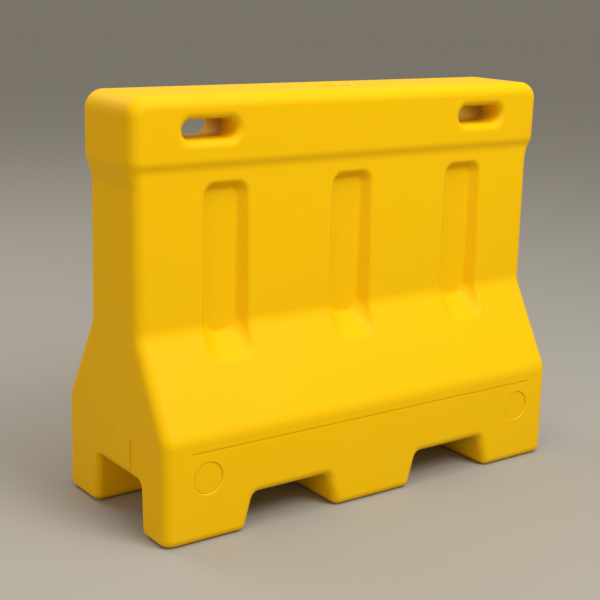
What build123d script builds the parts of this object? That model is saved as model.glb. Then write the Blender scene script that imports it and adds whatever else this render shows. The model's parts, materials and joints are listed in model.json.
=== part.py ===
"""Water-filled plastic road barrier: a hollow moulded shell, a screw fill cap and two push-in drain bungs.

The origin is on the floor under the middle of the shell. +X runs along its length, +Z up, -Y to the drains.
"""

import os
from math import atan, cos, degrees, radians, tan

from build123d import *

os.makedirs("parts", exist_ok=True)

# Shell, from the floor up. Widths are half widths along Y, lengths are half lengths along X.
wall = 6.0
height = 810.0
half_length = 499.4
foot_half_length = 486.3
wall_half_length = 489.5
foot_half_width = 195.0
slope_foot_half_width = 191.5
waist_half_width = 92.5
upper_wall_half_width = 87.5
beam_low_half_width = 94.0
beam_half_width = 95.5
slope_bottom = 202.5
slope_top = 377.0
end_chamfer_bottom = 645.0
side_chamfer_bottom = 676.0
beam_bottom = 689.0

# Edge radii of the shell.
corner_radius = 24.0
end_top_radius = 36.0
slope_foot_radius = 44.0
waist_radius = 50.0
side_chamfer_radius = 30.0
end_chamfer_radius = 45.0
arch_rim_radius = 17.0
floor_radius = 16.5

# Fork pockets, which cross under the shell along Y.
pocket_height = 70.5
pocket_inner_x = 95.0
pocket_outer_x = 310.0
pocket_side_lean = 20.0
pocket_corner_radius = 16.0

# Blind recess under each end, between the two legs of the end foot.
recess_front_y = -103.0
recess_back_y = 75.0
recess_height = 102.0
recess_depth = 118.0
recess_side_lean = 5.0
recess_corner_radius = 13.0
recess_blind_radius = 11.0

# Shallow square panels on the end faces of the four legs.
panel_front_y = -64.0
panel_back_y = 52.0
panel_top = 177.0
panel_depth = 2.2
panel_corner_radius = 6.0

# Fine raised line down the middle of each end, where the two halves of the mould meet.
bead_height = 0.6
bead_width = 2.4
bead_bottom = 130.0

# Hand slots through the beam. Part way in, each slot opens into a wider and deeper finger well.
slot_x = 333.0
slot_z = 747.0
slot_width = 116.0
slot_height = 37.0
slot_rim_radius = 15.5
well_x = 340.0
well_width = 208.0
well_top = 765.5
well_bottom = 717.5
well_start_y = -36.0
well_rim_radius = 12.0

# Upright flutes in the walls, which run out onto the slopes.
flute_pitch = 295.5
flute_width = 101.5
flute_top = 652.0
flute_mouth_height = 400.0
flute_depth = 21.0
flute_lean = 39.0
flute_corner_radius = 27.0
flute_surface_y = 90.0
flute_crease_z = 360.0
flute_exit_z = 316.0
run_out_lean = 0.59
run_out_corner_radius = 36.0
flute_crease_radius = 40.0
flute_floor_radius = 9.0
flute_rim_radius = 9.0

# Fine groove along each foot band.
groove_z = 174.5
groove_half_length = 430.0
groove_radius = 2.6
groove_depth = 1.8

# Fill port on top and its screw cap.
cap_radius = 40.0
cap_gap = 1.5
cap_height = 11.0
cap_sink = 1.0
port_ring_flange_radius = 37.0
port_ring_flange = 3.0
port_ring_radius = 33.0
port_ring_length = 26.0
gasket_inner_radius = 31.0
gasket_outer_radius = 36.5
gasket_thickness = 2.0
plug_radius = 26.5
plug_bore_radius = 21.0
plug_length = 24.0
thread_pitch = 6.0
thread_depth = 2.2
thread_clearance = 0.35
thread_turns = 3
thread_ridge_half_width = 1.8
key_recess_radius = 15.0
key_recess_depth = 6.0
key_bar_width = 9.0
boss_wall = 6.0

# Drain ports near the ends of the front foot band, and their push-in bungs.
drain_x = 393.7
drain_z = 124.0
drain_recess_radius = 30.6
drain_recess_floor_y = -186.0
bung_head_radius = 30.2
bung_head_thickness = 3.6
seal_thickness = 1.6
seal_inner_radius = 17.5
seal_outer_radius = 27.0
bush_outer_radius = 20.0
bush_bore_radius = 14.5
bush_length = 22.0
bung_stem_radius = 14.3
bung_stem_length = 20.0
port_rim_radius = 2.2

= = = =

WHAT IS ASKED:
Print, please, the lines from the first line of the material through the line that contains "pocket_corner_radius = 16.0", exactly as written and with nothing added.

SOLUTION TO THE EXERCISE:
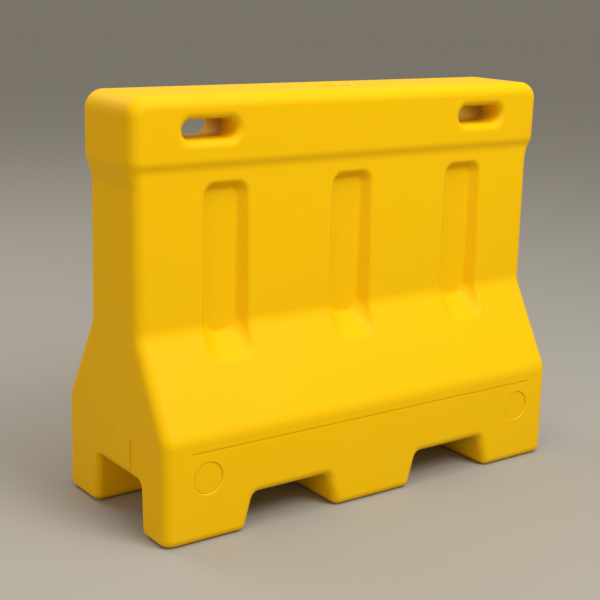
What build123d script builds the parts of this object? That model is saved as model.glb. Then write the Blender scene script that imports it and adds whatever else this render shows. The model's parts, materials and joints are listed in model.json.
=== part.py ===
"""Water-filled plastic road barrier: a hollow moulded shell, a screw fill cap and two push-in drain bungs.

The origin is on the floor under the middle of the shell. +X runs along its length, +Z up, -Y to the drains.
"""

import os
from math import atan, cos, degrees, radians, tan

from build123d import *

os.makedirs("parts", exist_ok=True)

# Shell, from the floor up. Widths are half widths along Y, lengths are half lengths along X.
wall = 6.0
height = 810.0
half_length = 499.4
foot_half_length = 486.3
wall_half_length = 489.5
foot_half_width = 195.0
slope_foot_half_width = 191.5
waist_half_width = 92.5
upper_wall_half_width = 87.5
beam_low_half_width = 94.0
beam_half_width = 95.5
slope_bottom = 202.5
slope_top = 377.0
end_chamfer_bottom = 645.0
side_chamfer_bottom = 676.0
beam_bottom = 689.0

# Edge radii of the shell.
corner_radius = 24.0
end_top_radius = 36.0
slope_foot_radius = 44.0
waist_radius = 50.0
side_chamfer_radius = 30.0
end_chamfer_radius = 45.0
arch_rim_radius = 17.0
floor_radius = 16.5

# Fork pockets, which cross under the shell along Y.
pocket_height = 70.5
pocket_inner_x = 95.0
pocket_outer_x = 310.0
pocket_side_lean = 20.0
pocket_corner_radius = 16.0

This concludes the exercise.